The Donghuamen Night Market is the mecca for the ultra-adventurous eater.  Rows of food stalls offer "delicacies" like gigantic cicadas and grasshoppers, hearts, kidneys, offal and other innards from a variety of animals, miniature sharks, scorpions, lizards, and more.  Many are deep fried and served on a skewer.  It seemed like something you would do on an episode of "Fear Factor".  Coincidentally, a few weeks after we returned home, this market was featured in a challenge from an episode of "The Amazing Race".  Prior to visiting the night market, I had made a pact with Rich that we would each eat something "icky".  My big brave husband chickened out at the last minute, but I successfully swallowed a silk worm! It wasn't so bad since it was deep fried.

A much more pleasant dining experience was having Peking Duck in its city of origin.  We went to a restaurant renowned for its duck and had it as our appetizer course.  While the duck was very good, we found that the Peking Duck available in Toronto is comparable.  This again highlighted how lucky we are to find such excellent and varied ethnic cuisine back home.  It was quite the treat to have our teapot filled by a skillful waitress who poured the tea out of a LONG spouted dispenser from several feet away.

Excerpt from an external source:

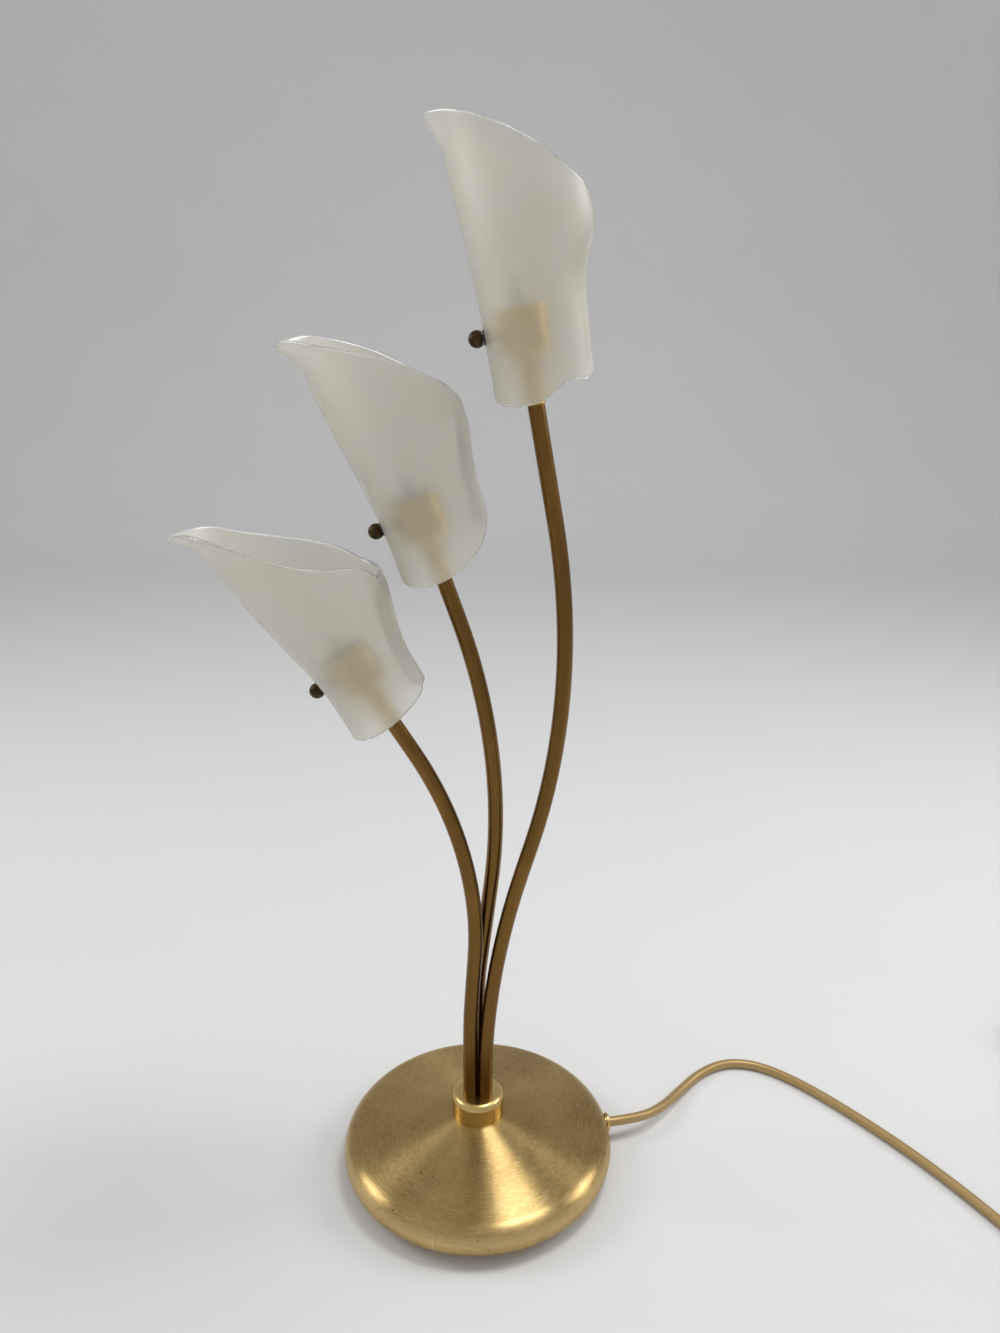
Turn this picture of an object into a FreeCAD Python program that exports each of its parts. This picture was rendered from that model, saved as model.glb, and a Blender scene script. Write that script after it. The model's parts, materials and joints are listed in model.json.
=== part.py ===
import FreeCAD, Part
import math
import os

os.makedirs("parts", exist_ok=True)

V = FreeCAD.Vector
UP = V(0, 0, 1)

# Table lamp with three bent brass stems in one collar, each carrying a rolled glass tulip shade.
# Millimetres and degrees. Origin: centre of the felt's underside. +Z up, the stems lean towards -X,
# the side that is looked at faces -Y.

# ---- tube and fits
TUBE_OD = 10.0            # M10 x 1 lighting tube
TUBE_WALL = 1.0
SLEEVE_GAP = 0.05         # radial, sleeves and threads on the tube
RUN_GAP = 0.05            # radial, shafts that turn
FACE_GAP = 0.3            # between faces that move past each other

# ---- base
BASE_RADIUS = 96.0
EQUATOR_Z = 15.0          # height of the widest ring
SHELL_WALL = 1.2
CONE_DROP = 11.9          # slope of the spun cone
CROWN_BEND = 10.0         # bend radius round the collar's seat
SHOULDER_BEND = 13.0
RIM_BEND = 8.0
RIM_TURN = 62.0
FELT_THICK = 1.5
PLATE_THICK = 1.5
FELT_MARGIN = 1.0
BALLAST_THICK = 8.0
BALLAST_BORE = 18.0       # radius
BALLAST_MARGIN = 3.0

# ---- collar
COLLAR_RADIUS = 18.25
COLLAR_HEIGHT = 16.0
COLLAR_ROUND = 4.5
CHAMBER_RADIUS = 8.0      # wire chamber under the stems
CHAMBER_FLOOR = 4.5
CHAMBER_HEIGHT = 5.5
STEM_PITCH = 10.5         # the three stems stand in a triangle

# ---- threaded pipe through the base
PIPE_WALL = 1.0
NUT_ACROSS = 14.0
NUT_THICK = 4.0
WASHER_THICK = 1.0
WASHER_RADIUS = 11.0
TAG_THICK = 0.8
WINDOW_HEIGHT = 13.0      # opening in the pipe's side for the leads
LAMP_LEAD_OD = 3.2
DISH_RADIUS = 14.0        # raised middle of the base plate
DISH_RISE = 5.5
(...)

While staying in Beijing, my sister and I decided to go for a deep tissue massage and foot scrub. These services were incredibly inexpensive, relative to what we would pay back home. The back massage and foot scrub were each around 35-38 RMB ($5-$6 Canadian) for 45 minutes each.  In preparation for the foot scrub, I was told to soak my feet in a bucket of hot water filled with herbs.  The masseuse then scrapped away at the dead skin on the heels of my feet with the furor of a kungfu master.  At the end, my heels were as smooth as a baby's bottom.  If only they could have stayed that way.  It's a long way back to Beijing for another foot scrubbing!